In molte storie, il villain è un ostacolo da battere, un nemico da fermare, una presenza incombente, come un muro. Eppure, una tecnica narrativa particolarmente potente e interessante sovverte questa dinamica, costringendo il protagonista – e, di conseguenza, il pubblico – a convivere con il male, a essere intrappolato in una relazione involontaria con l’antagonista.
Un perfetto esempio di questo espediente narrativo si trova nel caso di Matt Engarde in Phoenix Wright: Ace Attorney – Justice for All. Qui, il giocatore, nei panni di Phoenix Wright, scopre che il cliente che sta difendendo, a differenza della facciata da nice guy inconsapevole della realtà e del mondo a lui circostanti, è in realtà colpevole di un terribile crimine e della morte di uno dei suoi rivali, nonché indirettamente del suicidio di una ragazza che l’ha amato in precedenza.
Tuttavia, Phoenix non può ritirarsi dal caso senza provocare conseguenze devastanti, in quanto il farlo comporterà la morte di Maya, l’assistente di Phoenix, per mano del sicario complice di Matt Engarde.
Questa condizione crea una tensione emotiva unica e fa emergere una sensazione di impotenza, debolezza e conflitto morale straordinariamente coinvolgente.
La tecnica narrativa di restare bloccati con il villain
Costringere il protagonista – e il pubblico – a mantenere un legame forzato con il villain è una strategia interessantissima in quanto può far provare al pubblico i seguenti stati d’animo:
- Empatia forzata: pur sapendo che l’antagonista è una figura malvagia, la vicinanza continua porta il pubblico a comprenderne meglio motivazioni, i modi di ragionare e comportamenti, anche senza necessariamente giustificarli.
- Tensione costante: essere bloccati con un villain significa vivere ogni istante con il terrore e il dubbio che possa fare qualcosa di irreparabile.

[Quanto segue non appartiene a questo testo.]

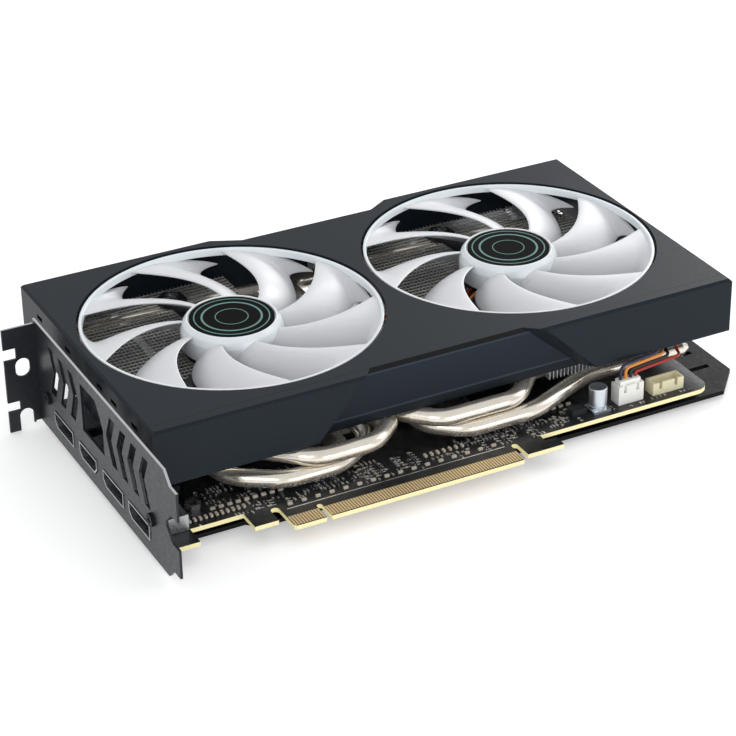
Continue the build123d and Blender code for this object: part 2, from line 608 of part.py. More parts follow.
def pocket(depth, grow):
    """Wedge cut from the front wall: wider at the bottom than at the top, with sloping ends."""
    top, low = SHROUD_TOP + 1, SHROUD_BOTTOM - 1
    y0, y1 = SHROUD_FRONT - 1, SHROUD_FRONT + depth
    left_top, right_top = 24.0 - grow, 90.5 + grow
    left_low, right_low = 5.0 - grow, 113.5 + grow
    front = [(left_top, y0, top), (right_top, y0, top), (right_low, y0, low), (left_low, y0, low)]
    back = [(left_top + 4.4, y1, top), (right_top - 7.0, y1, top), (right_low - 5.0, y1, low),
            (left_low + 4.4, y1, low)]
    faces = [Face(Wire.make_polygon(front, close=True)), Face(Wire.make_polygon(back, close=True))]
    for i in range(4):
        j = (i + 1) % 4
        faces.append(Face(Wire.make_polygon([front[i], front[j], back[j]], close=True)))
        faces.append(Face(Wire.make_polygon([front[i], back[j], back[i]], close=True)))
    return Solid(Shell(faces))


def shroud():
    outer = prism(shroud_outline(), SHROUD_BOTTOM, SHROUD_TOP)
    top_edges = outer.faces().sort_by(Axis.Z)[-1].edges()
    outer = chamfer(top_edges, 0.9)
    outer = outer.cut(pocket(WAIST_DEPTH_FRONT, 0.0))
    inner = prism(shrunk(shroud_outline(), SHROUD_SKIN), SHROUD_BOTTOM - 1, SHROUD_TOP - 2.0)
    inner = inner.cut(pocket(WAIST_DEPTH_FRONT + SHROUD_SKIN, SHROUD_SKIN))
    body = outer.cut(inner)
    tools = []
    for cx, cy in FAN_CENTRES.values():
        tools.append(disc(cx, cy, OPENING_RADIUS, SHROUD_TOP - 5, SHROUD_TOP + 1))
    for y in (35.0, 52.0, 64.0, 92.0, 118.0):
        tools.append(block(SHROUD_LEFT - 1, SHROUD_LEFT + 3, y - 2.4, y + 2.4, 28.4, 30.0))
    for y in SHROUD_SCREW_YS:
        tools.append(Pos(SHROUD_LEFT, y, SHROUD_SCREW_Z) * Rot(0, 90, 0) * Cylinder(1.25, 6))
    tools.append(block(POWER_SOCKET_X - 12, POWER_SOCKET_X + 12, SHROUD_BACK - 3, SHROUD_BACK + 1,
                       SHROUD_BOTTOM - 1, SHROUD_BOTTOM + 4.0))
    return cut(body, tools)


def shrunk(points, margin):
    """The outline moved inwards by the margin."""
    face = Face(Wire.make_polygon([(x, y, 0) for x, y in points], close=True))
    wire = face.outer_wire().offset_2d(-margin, kind=Kind.INTERSECTION)
    return [(v.X, v.Y) for v in ordered_vertices(wire)]


def ordered_vertices(wire):
    return [edge @ 0 for edge in wire.order_edges()]


def shroud_screws():
    screws = []
    for y in SHROUD_SCREW_YS:
        head = Pos(SHROUD_LEFT - 0.6, y, SHROUD_SCREW_Z) * Rot(0, 90, 0) * Cylinder(2.2, 1.2)
        shank = Pos(SHROUD_LEFT + 2.0, y, SHROUD_SCREW_Z) * Rot(0, 90, 0) * Cylinder(1.22, 4.0)
        drive = Pos(SHROUD_LEFT - 1.0, y, SHROUD_SCREW_Z) * (Box(0.6, 2.4, 0.6) + Box(0.6, 0.6, 2.4))
        screws.append(head.fuse(shank).cut(drive))
    return screws


# ---------------------------------------------------------------- back side
def backplate():
    """Thin plate behind the board, with the cooler's window and flow-through slots at its end."""
    left = BRACKET_X + BRACKET_THICK + 0.8
    front, back = 12.6, BOARD_TOP_Y - 0.6
    end = BACKPLATE_END_X
    outline = [(left, front + 4.0), (-22.0, front + 4.0), (-18.0, front), (end - 10.6, front),
               (end, front + 11.6), (end, back - 8.0), (end - 8.0, back), (left, back)]
    plate = prism(outline, BACKPLATE_BOTTOM, BACKPLATE_TOP)
    x, y = GPU_CENTRE
    window = COOLER_HOLE_OFFSET + 6.0
    low, high = BACKPLATE_BOTTOM - 1, 0
    tools = [block(x - window, x + window, y - window, y + window, low, high)]
    for i in range(7):
        slot = block(-4.2, 4.2, -1.1, 1.1, low, high)
        tools.append(Pos(160.5, 30.0 + 11.0 * i, 0) * slot)
    for i in range(6):
        tools.append(Pos(-36.0 + 5.0 * i, 62.0, 0) * Rot(0, 0, 60) * block(-9, 9, -1, 1, low, high))
        tools.append(Pos(98.0 + 5.0 * i, 62.0, 0) * Rot(0, 0, 60) * block(-9, 9, -1, 1, low, high))
    for hx, hy in BOARD_SCREW_HOLES:
        tools.append(disc(hx, hy, HOLE_RADIUS, low, high))
    posts = [disc(hx, hy, 3.0, BACKPLATE_TOP, -BOARD_THICK) for hx, hy in BOARD_SCREW_HOLES]
    return cut(plate.fuse(*posts), tools)


def backplate_screws():
    screws = []
    for x, y in BOARD_SCREW_HOLES:
        head = disc(x, y, 2.6, BACKPLATE_BOTTOM - 1.0, BACKPLATE_BOTTOM)
        shank = disc(x, y, 1.45, BACKPLATE_BOTTOM, 1.2)
        drive = union([Pos(x, y, BACKPLATE_BOTTOM - 1.0) * Box(3.0, 0.6, 0.8),
                       Pos(x, y, BACKPLATE_BOTTOM - 1.0) * Box(0.6, 3.0, 0.8)])
        screws.append(head.fuse(shank).cut(drive))
    return screws


def board_nuts():
    """Nuts that hold the backplate's screws on the component side."""
    nuts = []
    for x, y in BOARD_SCREW_HOLES:
        nut = extrude(RegularPolygon(radius=2.9, side_count=6), amount=1.8)
        nuts.append((Pos(x, y, 0.02) * nut).cut(disc(x, y, 1.5, -1, 3)))
    return nuts


def retention_plate():
    """Sprung X-shaped plate behind the processor, on four pads against the board."""
    x, y = GPU_CENTRE
    reach = COOLER_HOLE_OFFSET * 2 ** 0.5
    z0, z1 = -3.4, -2.0
    arms = [Pos(x, y, 0) * Rot(0, 0, a) * block(-reach, reach, -4.0, 4.0, z0, z1) for a in (45, 135)]
    ends = [disc(cx, cy, 4.6, z0, -BOARD_THICK - 0.02) for cx, cy in cooler_hole_centres()]
    body = arms[0].fuse(arms[1], disc(x, y, 11.0, z0, z1), *ends)
    holes = [disc(cx, cy, 1.7, z0 - 1, 0) for cx, cy in cooler_hole_centres()]
    return cut(body, holes + [disc(x, y, 6.0, z0 - 1, z1 + 1)])


def spring_screws():
    screws = []
    for x, y in cooler_hole_centres():
        head = disc(x, y, 3.2, -4.9, -3.4)
        drive = union([Pos(x, y, -4.9) * Box(3.6, 0.7, 0.9), Pos(x, y, -4.9) * Box(0.7, 3.6, 0.9)])
        screws.append(head.fuse(disc(x, y, 1.5, -3.4, 4.0)).cut(drive))
    return screws


# ---------------------------------------------------------------- leads
PLUG_TOP = 8.6


def fan_plug():
    x, y, width, depth, height = FAN_HEADER
    return block(x - width / 2 + 0.9, x + width / 2 - 0.9, y - depth / 2 + 0.9, y + depth / 2 - 0.9,
                 2.0, PLUG_TOP)


LEAD_RADIUS = 0.55
LEAD_TOP_Z = FIN_TOP + 0.1 + LEAD_RADIUS   # the leads lie on top of the fins
LEAD_SPACING = 1.3
ARM_TO_LEAD = 4.0                 # from an arm's centre line to the nearest lead beside it
LEADS = {                         # place on the plug, height under the wall, where it climbs
    "blue": (-3.0, 13.7, 137.5), "yellow": (-1.0, 12.5, 139.7),
    "black": (1.0, 11.3, 141.9), "red": (3.0, 10.1, 146.5)}


def beside_arm(fan, arm, side, radius, lane):
    """A point next to one of a fan base's arms, on the given side of it."""
    angle = radians(BASE_ARM_ANGLES[arm])
    off = side * (ARM_TO_LEAD + LEAD_SPACING * lane)
    if radius is None:
        radius = ((BASE_RADIUS + LEAD_RADIUS) ** 2 - off ** 2) ** 0.5
    cx, cy = FAN_CENTRES[fan]
    return (cx + radius * cos(angle) - off * sin(angle), cy + radius * sin(angle) + off * cos(angle),
            LEAD_TOP_Z)


def plug_lead(place, height, climb_x, lane):
    """From the plug under the front wall, up past the fins, over them and along an arm to a motor."""
    x, y = FAN_HEADER[0] + place, FAN_HEADER[1]
    points = [(x, y, PLUG_TOP), (x, y, height), (climb_x - 1.0, 20.0, height),
              (climb_x, 24.6, height + 0.2), (climb_x, 24.9, LEAD_TOP_Z),
              beside_arm("right", 2, -1, 29.0 - 0.8 * lane, lane), beside_arm("right", 2, -1, None, lane)]
    return tube(points, bend_radii(points, largest=8.0), LEAD_RADIUS)


def link_lead(lane):
    """Between the two motors, over the middle fins."""
    points = [beside_arm("left", 2, 1, None, lane), beside_arm("left", 2, 1, 27.0, lane),
              beside_arm("right", 1, -1, 27.0 - 0.5 * lane, lane), beside_arm("right", 1, -1, None, lane)]
    return tube(points, bend_radii(points, largest=8.0), LEAD_RADIUS)


def leads():
    """The fans' wires by colour: one from the plug and one between the motors for each."""
    wires = {}
    for order, (colour, (place, height, climb_x)) in enumerate(LEADS.items()):
        wires[colour] = [plug_lead(place, height, climb_x, 3 - order), link_lead(order)]
    return wires


# ---------------------------------------------------------------- build and write
save("pcb", circuit_board())
save("edge_contacts", *edge_contacts())
save("io_bracket", bracket())
save("bracket_screws", *[bracket_screw(y, z) for y, z in BRACKET_SCREWS])
save("port_shells", *[port_shell(*DISPLAYPORT_SIZE, y, True) for y in PORT_CENTRES["displayport"]],
     *[port_shell(*HDMI_SIZE, y, False) for y in PORT_CENTRES["hdmi"]])
save("port_tongues", *[port_tongue(DISPLAYPORT_SIZE[0], y) for y in PORT_CENTRES["displayport"]],
     *[port_tongue(HDMI_SIZE[0], y) for y in PORT_CENTRES["hdmi"]])

gx, gy = GPU_CENTRE
save("processor_substrate", board_part(gx, gy, 34.0, 34.0, 1.3))
save("processor_die", block(gx - 7.5, gx + 7.5, gy - 8.0, gy + 8.0, 1.34, 2.14))
save("thermal_paste", block(gx - 7.5, gx + 7.5, gy - 8.0, gy + 8.0, 2.16, 2.28))
save("memory_chips", *[board_part(x, y, *MEMORY_SIZE) for x, y in MEMORY_PLACES])
save("inductors", *[board_part(x, y, 7.6, 7.6, 4.0) for x, y in INDUCTOR_PLACES])
save("power_stages", *[board_part(x, y, 5.0, 6.0, 0.9) for x, y in MOSFET_PLACES])
save("polymer_capacitors", *[polymer_capacitor(x, y) for x, y in POLYMER_PLACES])
save("tall_capacitor", can_capacitor(110.1, 16.6, 3.15, 9.0))
save("control_chips", board_part(-38.0, 40.0, 5.2, 5.3, 1.6), board_part(74.0, 30.0, 7.0, 7.0, 0.9),
     board_part(102.6, 17.6, 5.6, 3.4, 2.2))
save("chip_capacitors", *ceramic_capacitors())
save("fan_header", header_box(*FAN_HEADER))
save("spare_header", header_box(*SPARE_HEADER))
save("power_socket", power_socket())
save("power_pins", *power_pins())
for name, x in SWITCHES.items():
    save(f"{name}_switch_body", switch_body(x))
    save(f"{name}_switch_slider", switch_slider(x))

save("cold_plate", cold_plate())
for number, pipe in enumerate((pipe_1(), pipe_2(), pipe_3(), pipe_4()), 1):
    save(f"heat_pipe_{number}", pipe)
save("fin_stack_left", *fins("left"))
save("fin_stack_right", *fins("right"))
save("fin_stack_centre", *centre_fins())
save("power_stage_plate", vrm_plate())

save("fan_bases", *[fan_base(*centre) for centre in FAN_CENTRES.values()])
save("stators", *[stator(*centre) for centre in FAN_CENTRES.values()])
save("bearings", *[bearing(*centre) for centre in FAN_CENTRES.values()])
for side, (cx, cy) in FAN_CENTRES.items():
    save(f"shaft_{side}", shaft(cx, cy))
    save(f"rotor_cup_{side}", rotor_cup(cx, cy))
    save(f"magnet_ring_{side}", magnet_ring(cx, cy))
    save(f"fan_{side}", fan(cx, cy))
    save(f"hub_cap_{side}", hub_cap(cx, cy))
save("fan_base_screws", *base_screws())

save("shroud", shroud())
save("shroud_screws", *shroud_screws())
save("backplate", backplate())
save("backplate_screws", *backplate_screws())
save("board_nuts", *board_nuts())
save("retention_plate", retention_plate())
save("spring_screws", *spring_screws())

save("fan_plug", fan_plug())
for colour, wires in leads().items():
    save(f"lead_{colour}", *wires)
print("nodes", len(os.listdir("parts")))
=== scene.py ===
# %% [markdown]
# # A two-fan graphics card
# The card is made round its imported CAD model: a board with its bracket, a finned cooler with four
# bent heat pipes, a thin dark shroud and two translucent fans. The CAD parts give every size and
# place. Here each gets the finish of the real thing. The fans, whose look depends on smooth
# curvature, are made again as surfaces, and the fins and the board get their fine detail.

# %% Load the frame
import json
import bpy
import numpy as np
from mathutils import Matrix, Vector


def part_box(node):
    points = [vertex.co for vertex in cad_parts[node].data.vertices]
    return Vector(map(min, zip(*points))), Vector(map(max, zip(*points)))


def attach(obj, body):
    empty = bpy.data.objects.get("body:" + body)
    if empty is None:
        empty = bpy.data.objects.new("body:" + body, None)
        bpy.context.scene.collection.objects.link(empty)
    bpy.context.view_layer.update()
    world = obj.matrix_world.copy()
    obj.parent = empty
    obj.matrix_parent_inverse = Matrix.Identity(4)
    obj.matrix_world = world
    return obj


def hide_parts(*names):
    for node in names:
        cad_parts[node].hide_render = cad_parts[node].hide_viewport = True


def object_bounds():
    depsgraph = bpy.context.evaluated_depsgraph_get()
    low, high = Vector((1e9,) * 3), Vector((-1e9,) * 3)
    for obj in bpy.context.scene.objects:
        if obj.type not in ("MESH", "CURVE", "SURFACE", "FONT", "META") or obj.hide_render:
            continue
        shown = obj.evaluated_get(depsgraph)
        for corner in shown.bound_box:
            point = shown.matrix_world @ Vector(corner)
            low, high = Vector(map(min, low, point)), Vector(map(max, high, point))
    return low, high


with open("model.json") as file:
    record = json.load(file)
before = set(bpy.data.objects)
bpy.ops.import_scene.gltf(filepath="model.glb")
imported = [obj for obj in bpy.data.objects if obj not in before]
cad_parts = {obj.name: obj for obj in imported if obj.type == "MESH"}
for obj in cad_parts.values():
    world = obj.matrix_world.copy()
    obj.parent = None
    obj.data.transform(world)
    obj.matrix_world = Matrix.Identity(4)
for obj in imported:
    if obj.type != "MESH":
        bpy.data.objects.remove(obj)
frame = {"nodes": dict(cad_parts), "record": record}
cad_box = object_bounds()
nodes = frame["nodes"]
MM = 0.001


# %% [markdown]
# ## Small helpers
# Colours are written as sRGB hex, as a paint chart gives them, and Blender's shaders want linear
# light, so one function turns one into the other. One more adds a shader node with its settings and
# its links, which keeps every material below short.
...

- Conflitto morale: forse la nota più interessante, il protagonista deve decidere come comportarsi, se adattarsi, essere complice, oppure tradire il suo ruolo, cercare di sabotare il villain dall’interno o trovare una soluzione alternativa.
Questo tipo di narrativa è efficace perché rompe la separazione netta tra bene e male. Invece di combattere il villain, il protagonista deve convivere con lui, rendendo l’interazione incredibilmente più inquietante e profonda.
Matt Engarde: un villain con il quale non si vuole avere a che fare
Nella serie Phoenix Wright, i giocatori sono abituati a difendere persone accusate ingiustamente, cercando disperatamente di trovare la verità. Ma nel caso di Matt Engarde, tutto si ribalta: il giocatore scopre che il proprio cliente è effettivamente colpevole di aver commissionato un omicidio. Questa rivelazione porta a un dilemma senza via d’uscita: abbandonare il caso significa mettere in pericolo Maya Fey, costretta in ostaggio da un sicario che lavora per Engarde.
La sensazione di essere intrappolati con il villain è totale. Phoenix deve difendere un uomo che odia profondamente, consapevole che ogni sua azione potrebbe contribuire a mantenere impunito un colpevole. Il giocatore, invece, vive un senso di frustrazione e impotenza: normalmente, si lotta per la giustizia, ma in questo caso, il sistema legale diventa una gabbia da cui non si può scappare.
Un incubo e, allo stesso tempo, un paradosso inespugnabile.
Altri esempi di questa tecnica narrativa
Phoenix Wright non è l’unico esempio di questa struttura. Molti altri media hanno utilizzato la tecnica del protagonista bloccato con il villain per intensificare l’impatto emotivo della storia:
- Il Silenzio degli Innocenti: Clarice Starling deve interagire con Hannibal Lecter, un uomo mostruoso ma incredibilmente affascinante, per catturare un altro serial killer.
- Death Note: Light Yagami e L sono costretti a convivere in un gioco mentale esasperante, sapendo che uno dei due dovrà cadere per far vincere l’altro.
- Spec Ops: The Line: il giocatore viene messo in situazioni dove deve seguire ordini discutibili, creando una tensione interna che rende la storia quasi insopportabile.
Questi esempi dimostrano quanto sia efficace creare una relazione forzata tra protagonista e villain, trasformando la narrazione in un’esperienza quasi claustrofobica.
Costringere il pubblico a confrontarsi direttamente con il male – e a conviverci – è una delle tecniche narrative più potenti. Ed è proprio per questo che, quando ci troviamo bloccati con il villain, la storia ci colpisce nel profondo e ci lascia un segno indelebile.